After the Stooges' set, Iggy recalls, "I walked out to the middle of the floor, in my shorts with these welts on my body, to talk to the talent agent Frank Barselona about possibly booking the group. He said, 'Iggy, I think in twenty years or so, you're going to be a very important guy. But for now, no thanks.' "

Iggy laughs in a rubbery subterranean growl. Half of the fun of listening to him tell Stooges war stories is his vivid comic delivery. The other half is the survivor's triumph punctuating each tale like a power chord. Iggy Pop -- born James Newell Osterberg in Ypsilanti, Michigan, in 1947, the mad lad whose kamikaze drug use and ritualistic physical extremism onstage almost killed him before the mid-Seventies -- turns sixty on April 21st.

He is a Stooge again, too. "I'd been in an impossible band, living an impossible life," he says, referring to the notorious on- and offstage chaos that split the Stooges after 1970's Fun House and again following 1973's Raw Power. "But never, since I met Ron and Scott, has a voice been raised between us, a fist made. There was nothing in our way." The Stooges (with bassist Mike Watt replacing the late Alexander, who died in 1975) have been touring since 2003 and are now playing songs from their first album in more than thirty years, The Weirdness.

For eight hours over two days, at the small house in north Miami where he and the Ashetons wrote The Weirdness, Iggy spoke about his entire life: his Michigan origins; the wild birth and crash of the Stooges; David Bowie's role in resurrecting the band and the records he and Iggy made in Berlin in the mid-Seventies; and, of course, he cracks, "the list of thirty-two important transgressions -- my stations of the cross."

But, he insists, before going deep into the mess, marvel and legacy of rock's first and still greatest punk band, "I don't think there was anything wired or weird about the Stooges when we started. We were just creative."

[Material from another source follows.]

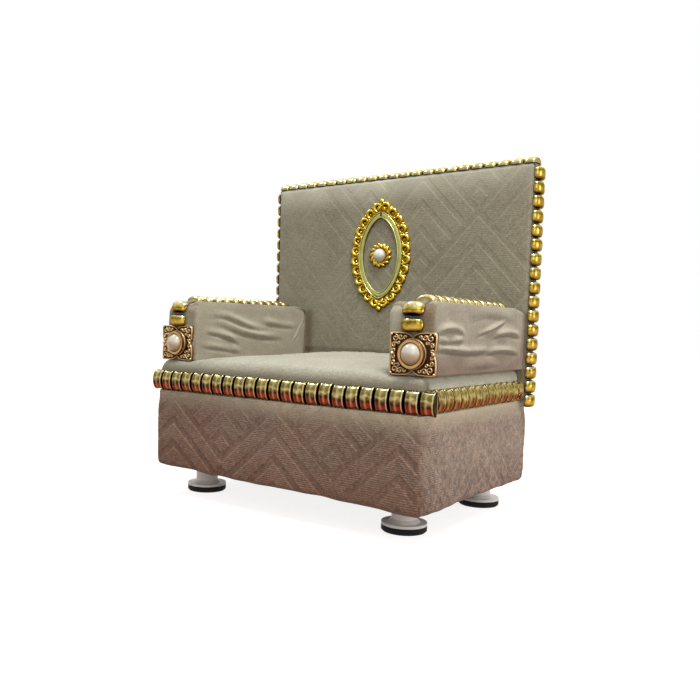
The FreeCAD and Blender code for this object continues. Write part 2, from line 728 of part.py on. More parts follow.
def disc(radius, depth, x, z):
    return Part.makeCylinder(radius, depth, Vector(x, 0, z), Vector(0, -1, 0))


def oval_brooch():
    """A pointed oval frame: a smooth band round its opening, leaf lobes outside, a knob at each tip."""
    opening_w, opening_h = size("oval_opening_width"), size("oval_opening_height")
    band = size("oval_band_width")
    lobe = size("oval_lobe_radius")
    knob = size("oval_knob_radius")
    thick = size("oval_thickness")
    tip_reach = size("oval_height") / 2 - 2 * knob
    side_reach = size("oval_width") / 2
    rim = almond(opening_w + 2 * band, opening_h + 3 * band, size("oval_band_thickness"))
    plate = almond(2 * (side_reach - 1.5 * lobe), 2 * (tip_reach - lobe), thick)
    path = almond_edge(2 * (side_reach - lobe), 2 * (tip_reach - lobe), 1)
    count = int(path.Length / (1.85 * lobe))
    lobes = []
    for point in path.discretize(count + 1):
        lobes.append(disc(lobe, thick, point.x, point.z))
        if abs(point.x) > lobe / 2:
            lobes.append(disc(lobe, thick, -point.x, point.z))
    knobs = [disc(knob, thick, 0, sign * (size("oval_height") / 2 - knob)) for sign in (-1, 1)]
    stems = [Part.makeBox(knob, thick, 2 * knob, Vector(-knob / 2, -thick, low))
             for low in (tip_reach - knob, -tip_reach - knob)]
    frame = rim.fuse([plate] + lobes + knobs + stems)
    frame = frame.cut(almond(opening_w, opening_h, size("oval_band_thickness"))).removeSplitter()
    item = feature("oval_brooch_frame", frame)
    place(item, "sizes.oval_offset", "places.back_front", "sizes.oval_level")


def rosette():
    """A ring of petals with a half pearl in its middle."""
    across, thick = size("rosette_diameter"), size("rosette_thickness")
    petal = size("rosette_petal_radius")
    reach = across / 2 - petal
    count = int(math.pi / math.asin(petal / reach) * 1.25)
    pieces = []
    for index in range(count):
        angle = 2 * math.pi * index / count
        pieces.append(disc(petal, thick, reach * math.cos(angle), reach * math.sin(angle)))
    flower = disc(reach, thick, 0, 0).fuse(pieces).removeSplitter()
    item = feature("rosette", flower)
    place(item, "sizes.oval_offset", "places.back_front", "sizes.oval_level")
    pearl("rosette_pearl", "sizes.rosette_pearl_diameter",
          ("sizes.oval_offset", "places.back_front - sizes.rosette_thickness", "sizes.oval_level"))


def pearl(label, diameter, position):
    """A half pearl with its flat side to the rear."""
    item = document.addObject("Part::Sphere", label)
    item.setExpression("Radius", diameter + " / 2")
    item.Angle1 = 0
    place(item, *position, rotation=Rotation(X, 90))
    keep(item, label)


def square_brooch(side, sign):
    """A square plate with notched sides and four pierced scrolls, its bezel and its half pearl."""
    width, height = size("square_width"), size("square_height")
    thick, notch = size("square_thickness"), size("square_notch")
    scroll = size("square_scroll_radius")
    plate = Part.makeBox(width, thick, height, Vector(-width / 2, -thick, -height / 2))
    cuts = []
    for x_sign, z_sign in ((1, 0), (-1, 0), (0, 1), (0, -1)):
        cuts.append(disc(notch, thick, x_sign * width / 2, z_sign * height / 2))
    for x_sign in (-1, 1):
        for z_sign in (-1, 1):
            x = x_sign * (width / 2 - 1.6 * scroll)
            z = z_sign * (height / 2 - 1.6 * scroll)
            cuts.append(disc(scroll / 2, thick, x, z))
    item = feature(side + "_square_brooch", plate.cut(Part.makeCompound(cuts)))
    spot = outset_from_arm(side, sign, "sizes.square_outset")
    place(item, spot, "places.arm_front", "places.square_middle")
    ring = body(side + "_pearl_bezel")
    face = sketch_on(ring, "XY_Plane", "ring")
    centre = ("0 * sizes.bezel_wall", "0 * sizes.bezel_wall")
    circle(face, centre, "sizes.arm_pearl_diameter + 2 * sizes.piece_clearance")
    circle(face, centre, "sizes.arm_pearl_diameter + 2 * sizes.bezel_wall")
    pad(ring, face, "sizes.bezel_height")
    place(ring, spot, "places.square_face", "places.square_middle", rotation=Rotation(X, 90))
    pearl(side + "_arm_pearl", "sizes.arm_pearl_diameter",
          (spot, "places.square_face", "places.square_middle"))


def turned_piece(label, points, position):
    """A piece turned about the upright axis from an outline of radius and height pairs."""
    item = body(label)
    face = sketch_on(item, "XZ_Plane", "section")
    outline(face, points)
    document.recompute()
    spun = item.newObject("PartDesign::Revolution", "turning")
    spun.Profile = face
    spun.ReferenceAxis = (face, ["V_Axis"])
    spun.Angle = 360
    document.recompute()
    place(item, *position)
    return item


def feet():
    """Round plastic feet on rubber rings, each held by a screw from below."""
    for corner, (x, y) in FOOT_SPOTS.items():
        bore = "places.hole_diameter / 2"
        flange = "sizes.foot_flange_diameter / 2"
        stem = "sizes.foot_stem_diameter / 2"
        top = "places.lining_bottom - sizes.pad_thickness"
        foot = turned_piece("foot_" + corner, [
            (bore, "0 * sizes.pad_thickness"), (flange, "0 * sizes.pad_thickness"),
            (flange, "sizes.foot_flange_thickness"),
            (stem + " + sizes.foot_fillet", "sizes.foot_flange_thickness"),
            (stem, "sizes.foot_flange_thickness + sizes.foot_fillet"), (stem, top), (bore, top),
        ], (x, y, "sizes.pad_thickness"))
        foot.Label = "foot_" + corner
        hole = "sizes.pad_hole_diameter / 2"
        ease = "sizes.pad_edge_radius"
        turned_piece("rubber_pad_" + corner, [
            (hole, "0 * sizes.pad_thickness"), (flange + " - " + ease, "0 * sizes.pad_thickness"),
            (flange, ease), (flange, "sizes.pad_thickness"), (hole, "sizes.pad_thickness"),
        ], (x, y, "0"))


def screws(label, spots, head_level, length):
    """Upright screws with their heads down, one solid each in one node."""
    group = body(label)
    level = sketch_on(group, "XY_Plane", "heads")
    for x, y in spots:
        circle(level, (x, y), "sizes.screw_head_diameter")
    pad(group, level, "sizes.screw_head_thickness")
    shanks = sketch_on(group, "XY_Plane", "shanks")
    for x, y in spots:
        circle(shanks, (x, y), "sizes.screw_diameter")
    pad(group, shanks, length)
    place(group, z=head_level)


def fasteners():
    """Screws that hold the feet, the arms and the back."""
    screws("foot_screws", list(FOOT_SPOTS.values()), "places.foot_head_level",
           "places.box_bottom - places.foot_head_level + sizes.foot_screw_bite")
    screws("arm_screws", ARM_SCREW_SPOTS, "places.top_board_bottom",
           "places.seat_edge_top - places.top_board_bottom + sizes.upper_screw_bite")
    screws("back_screws", BACK_SCREW_SPOTS, "places.top_board_bottom",
           "sizes.board_thickness + sizes.upper_screw_bite")


base_box()
base_cover()
seat()
back_rest()
for arm_side, arm_sign in (("right", "-"), ("left", "")):
    arm(arm_side)
base_trim()
back_trim()
for arm_side, arm_sign in (("right", "-"), ("left", "")):
    arm_trim(arm_side, arm_sign)
    square_brooch(arm_side, arm_sign)
oval_brooch()
rosette()
feet()
fasteners()
document.recompute()

for item in document.Objects:
    if "Invalid" in item.State or "Error" in item.State:
        raise RuntimeError("%s failed: %s" % (item.Label, item.State))
os.makedirs("parts", exist_ok=True)
for item in parts:
    if item.Shape.isNull() or not item.Shape.isValid() or not item.Shape.Solids:
        raise RuntimeError(item.Label + " has no valid solid")
for item in parts:
    item.Shape.exportStep("parts/%s.step" % item.Label)
print("%d sub-parts written" % len(parts))
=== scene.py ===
"""The dressed throne: padded chevron fabric, beaded gold trim, brooches, pearls and feet.

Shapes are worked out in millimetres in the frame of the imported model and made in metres. Lamps, the
floor and the depths of bumps are in metres.
"""
import math

import bmesh
import bpy
import numpy as np
from mathutils import Matrix, Vector


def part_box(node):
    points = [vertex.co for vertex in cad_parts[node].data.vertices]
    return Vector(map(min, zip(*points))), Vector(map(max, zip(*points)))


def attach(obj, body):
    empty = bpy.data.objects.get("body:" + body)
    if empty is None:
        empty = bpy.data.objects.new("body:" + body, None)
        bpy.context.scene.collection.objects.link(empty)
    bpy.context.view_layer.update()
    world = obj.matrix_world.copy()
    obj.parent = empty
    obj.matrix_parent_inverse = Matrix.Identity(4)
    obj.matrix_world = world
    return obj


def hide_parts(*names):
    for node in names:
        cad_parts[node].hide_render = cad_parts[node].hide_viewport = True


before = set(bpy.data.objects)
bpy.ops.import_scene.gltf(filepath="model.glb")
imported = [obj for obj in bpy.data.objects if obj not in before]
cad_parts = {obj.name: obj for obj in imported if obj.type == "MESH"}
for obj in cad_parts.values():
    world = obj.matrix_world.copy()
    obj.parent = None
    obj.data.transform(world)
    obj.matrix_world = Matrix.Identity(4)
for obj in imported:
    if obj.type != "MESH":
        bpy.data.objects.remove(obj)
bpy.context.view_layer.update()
MM = 0.001
TINY = 1e-6
SEED = 7
FULL_TURN = 2 * math.pi
SIDES = (("right", -1.0), ("left", 1.0))
BLACK = (0.0, 0.0, 0.0)
WHITE = (1.0, 1.0, 1.0)


def box_mm(node):
    """A node's lowest and highest corners in millimetres."""
    low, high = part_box(node)
    return np.array(low) / MM, np.array(high) / MM


# Node trees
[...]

In "Trollin'," the first song on The Weirdness, you sing, "My dick is turning into a tree." Is that something even a Stooge should sing at sixty?
You write about things of importance to you. And it's gotta be for real. Do I think about my dick? Oh, yeah, all the time. If I think about it all the time, I got a right to sing about it. If I wasn't thinking about it all the time but thought, "It's time to write a rock song, I'd better mention my dick," then I wouldn't even be able to say "dick" right. Besides, it's an ecological line. It's not, "My dick is all bad, motherfucker, wickety wackety woo." It's nature-oriented. [Pauses, looking serious, then laughs] It is!

In another new song, "Claustrophobia," you sing, "My second mind is burying me alive." Is that Jim or Iggy? You've answered to both names for most of your life.
Jim has the second mind. I would call it the executive area. I'm wary of terms like "bipolar." But when I've read about that sort of thing, I've certainly seen my past in it.